Co-Activation Graph Analysis of Safety-Verified and Explainable Deep Reinforcement Learning Policies
Dennis Gross, Helge Spieker
TL;DR
This paper tackles safety and interpretability in deep reinforcement learning by fusing policy model checking with co-activation graph analysis. It generates safety-labeled state datasets via probabilistic model checking and applies neuron-activation graphs to extract global-to-local explanations of safe decision-making, yielding semi-global insights. Key contributions include a practical methodology for labeling RL states using $PCTL$-based verification, and demonstrating how PageRank and Louvain community detection reveal influential neurons and modular structure tied to safety properties.
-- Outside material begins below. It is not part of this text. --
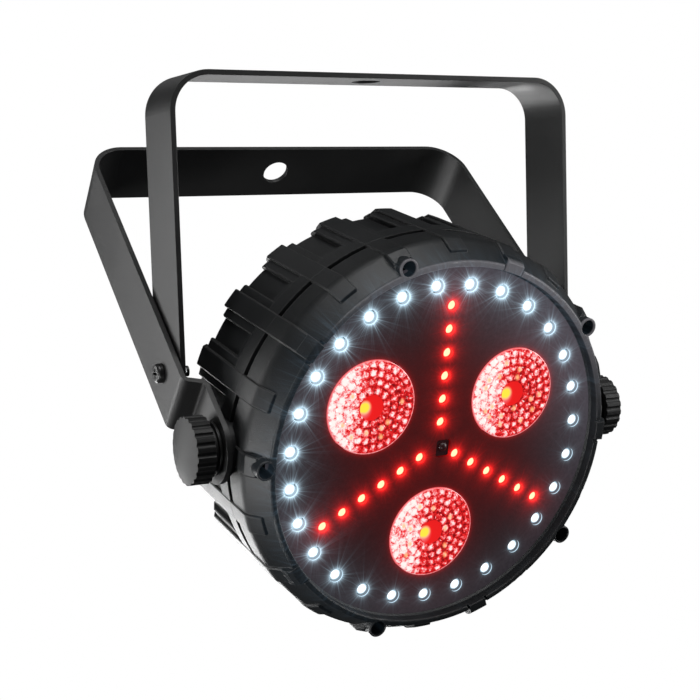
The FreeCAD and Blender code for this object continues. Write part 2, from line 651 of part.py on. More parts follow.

The approach provides a scalable path to understand and trust RL policies in safety-critical contexts, with empirical validation in taxi and cleaning-robot domains. Future work points to extending this framework to multi-agent settings and safe neural pruning.
Abstract
Deep reinforcement learning (RL) policies can demonstrate unsafe behaviors and are challenging to interpret. To address these challenges, we combine RL policy model checking--a technique for determining whether RL policies exhibit unsafe behaviors--with co-activation graph analysis--a method that maps neural network inner workings by analyzing neuron activation patterns--to gain insight into the safe RL policy's sequential decision-making. This combination lets us interpret the RL policy's inner workings for safe decision-making. We demonstrate its applicability in various experiments.